• _DATA PROVIDED_
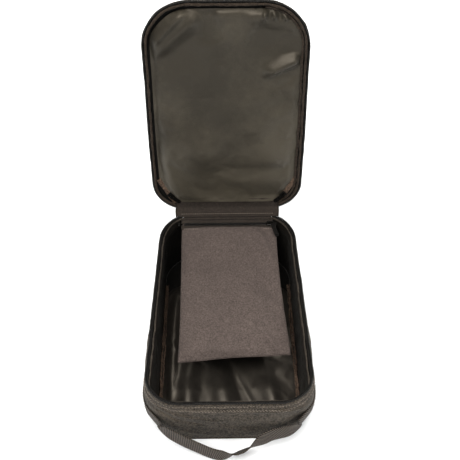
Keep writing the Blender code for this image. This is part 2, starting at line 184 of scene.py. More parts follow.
def bump_by(tree, shader, *layers):
    """Bumps the surface by one (height, strength, distance) over another."""
    under = {}
    for height, strength, distance in layers:
        inputs = {"Height": height, "Strength": strength, "Distance": distance, **under}
        under = {"Normal": node(tree, "ShaderNodeBump", inputs).outputs[0]}
    tree.links.new(under["Normal"], shader.inputs["Normal"])


def shade(colour, factor):
    return tuple(min(1.0, channel * factor) for channel in colour)


def weighted(tree, parts):
    """The sum of some outputs, each times its weight."""
    total = None
    for part, weight in parts:
        share = maths(tree, "MULTIPLY", part, weight)
        total = share if total is None else maths(tree, "ADD", total, share)
    return total


def uneven_gloss(tree, shader, factor, low, high):
    """Roughness that runs from low to high with a factor."""
    gloss = node(tree, "ShaderNodeMapRange", {"Value": factor, "To Min": low, "To Max": high})
    tree.links.new(gloss.outputs[0], shader.inputs["Roughness"])


def cloth_material(
    name,
    colour,
    pitch,
    roughness,
    bump=0.35,
    twill=False,
    contrast=0.35,
    sheen=0.06,
    weave=0.3,
    fleck=1.9 * MM,
    spread=0.14,
):
    """Woven cloth: threads in colour and bump, fibre speckle, faded patches and uneven gloss.

    pitch is the size of a thread and fleck of a fleck. weave says how much the threads count in the
    colour. contrast is how far it goes from its middle, and spread how soon it gets there.
    """
    material, tree, shader = new_material(
        name, Sheen_Weight=sheen, Sheen_Roughness=0.45, Specular_IOR_Level=0.25
    )
    height = thread_height(tree, pitch, twill)
    fibres = speckle(tree, 0.9 * MM, 3.0)
    flecks = speckle(tree, fleck)
    patches = speckle(tree, 26 * MM, 3.0)
    shares = ((height, weave), (fibres, 0.7), (flecks, 0.8), (patches, 0.18))
    mixed = weighted(tree, shares)
    middle = 0.5 * sum(weight for _, weight in shares)
    colour_by(
        tree,
        shader,
        maths(tree, "MULTIPLY", mixed, 0.5 / middle),
        [
            (0.5 - spread, shade(colour, 1 - contrast)),
            (0.5, colour),
            (0.5 + spread, shade(colour, 1 + 1.4 * contrast)),
        ],
    )
    uneven_gloss(tree, shader, patches, roughness - 0.06, roughness + 0.08)
    rise = maths(tree, "ADD", height, maths(tree, "MULTIPLY", fibres, 0.8))
    bump_by(tree, shader, (rise, bump, 0.4 * pitch))
    return material


def coated_material(name, colour, roughness, gleam, painted_light=0.0):
    """A tight woven lining with a coated back: softly shining, with fine creases and dull clouds.

    worn is painted light and shade: it makes it paler low down and darker high up, between two heights.
    """
    painted_light_low, painted_light_high = 0.11, 0.33
    material, tree, shader = new_material(
        name, Specular_IOR_Level=gleam, Specular_Tint=(1.0, 0.92, 0.81, 1), Sheen_Weight=0.05
    )
    fine = thread_height(tree, 0.45 * MM, False)
    grain = speckle(tree, 1.2 * MM, 3.0)
    creases = speckle(tree, 9 * MM, 4.0)
    clouds = speckle(tree, 70 * MM, 1.0)
    mixed = weighted(tree, ((clouds, 0.6), (grain, 0.2), (creases, 0.2)))
    place = node(tree, "ShaderNodeTexCoord").outputs["Object"]
    height = node(tree, "ShaderNodeSeparateXYZ", {0: place}).outputs["Z"]
    # painted light and shade: paler low down and darker high up, by height alone
    limits = {"From Min": painted_light_low, "From Max": painted_light_high, "To Min": painted_light, "To Max": -0.6 * painted_light}
    painted_light_map = node(tree, "ShaderNodeMapRange", {"Value": height, **limits})
    mixed = maths(tree, "ADD", mixed, painted_light_map.outputs[0])
    stops = [(0.38, shade(colour, 0.62)), (0.5, colour), (0.62, shade(colour, 1.4))]
    colour_by(tree, shader, mixed, stops)
    uneven_gloss(tree, shader, creases, roughness - 0.05, roughness + 0.07)
    bump_by(tree, shader, (fine, 0.12, 0.05 * MM), (creases, 0.25, 0.5 * MM))
    return material


def hard_material(name, colour, roughness, gleam=0.5):
    """Moulded nylon or plated metal, with rubbed patches and a fine grain."""
    material, tree, shader = new_material(name, Specular_IOR_Level=gleam)
    rubbed = speckle(tree, 3.5 * MM, 4.0)
    stops = [(0.35, shade(colour, 0.8)), (0.6, colour), (0.75, shade(colour, 1.8))]
    colour_by(tree, shader, rubbed, stops)
    uneven_gloss(tree, shader, rubbed, roughness + 0.1, roughness - 0.08)
    bump_by(tree, shader, (speckle(tree, 0.6 * MM), 0.1, 0.1 * MM))
    return material


WOVEN = cloth_material(
    "woven_polyester",
    (0.045, 0.037, 0.0285),
    1.0 * MM,
    0.8,
    bump=0.9,
    contrast=0.92,
    fleck=2.6 * MM,
    spread=0.09,
)
POUCH_CLOTH = cloth_material(
    "pouch_polyester", (0.081, 0.066, 0.061), 0.9 * MM, 0.88, bump=0.6, contrast=0.42
)
HINGE_CLOTH = cloth_material(
    "hinge_polyester", (0.029, 0.0235, 0.020), 0.9 * MM, 0.85, bump=0.6, contrast=0.5
)
RIM_EDGE = cloth_material("rim_edge", (0.036, 0.030, 0.024), 0.8 * MM, 0.8, bump=0.6, contrast=0.6)
BINDING = cloth_material("binding_tape", (0.032, 0.024, 0.018), 0.8 * MM, 0.85, bump=0.8, contrast=0.7)
FRAYED = cloth_material("frayed_seam", (0.085, 0.060, 0.045), 0.9 * MM, 0.95, bump=0.9, contrast=0.75)
TAPE = cloth_material("zip_tape", (0.006, 0.0055, 0.005), 0.9 * MM, 0.85, twill=True, sheen=0.0)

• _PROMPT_
Word for word, quote the lines of the material from the first line through the line with "return tuple(min(1.0, channel", both ends included.

• _THE COMPLETED TASK_
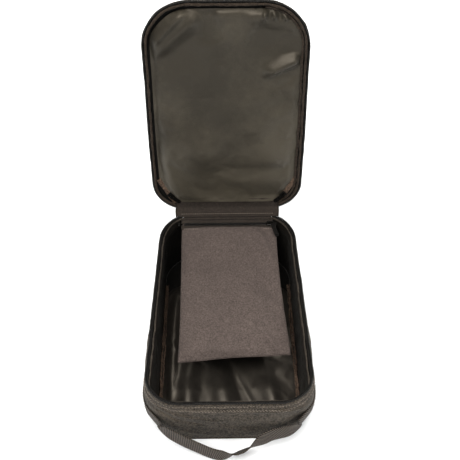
Keep writing the Blender code for this image. This is part 2, starting at line 184 of scene.py. More parts follow.
def bump_by(tree, shader, *layers):
    """Bumps the surface by one (height, strength, distance) over another."""
    under = {}
    for height, strength, distance in layers:
        inputs = {"Height": height, "Strength": strength, "Distance": distance, **under}
        under = {"Normal": node(tree, "ShaderNodeBump", inputs).outputs[0]}
    tree.links.new(under["Normal"], shader.inputs["Normal"])


def shade(colour, factor):
    return tuple(min(1.0, channel * factor) for channel in colour)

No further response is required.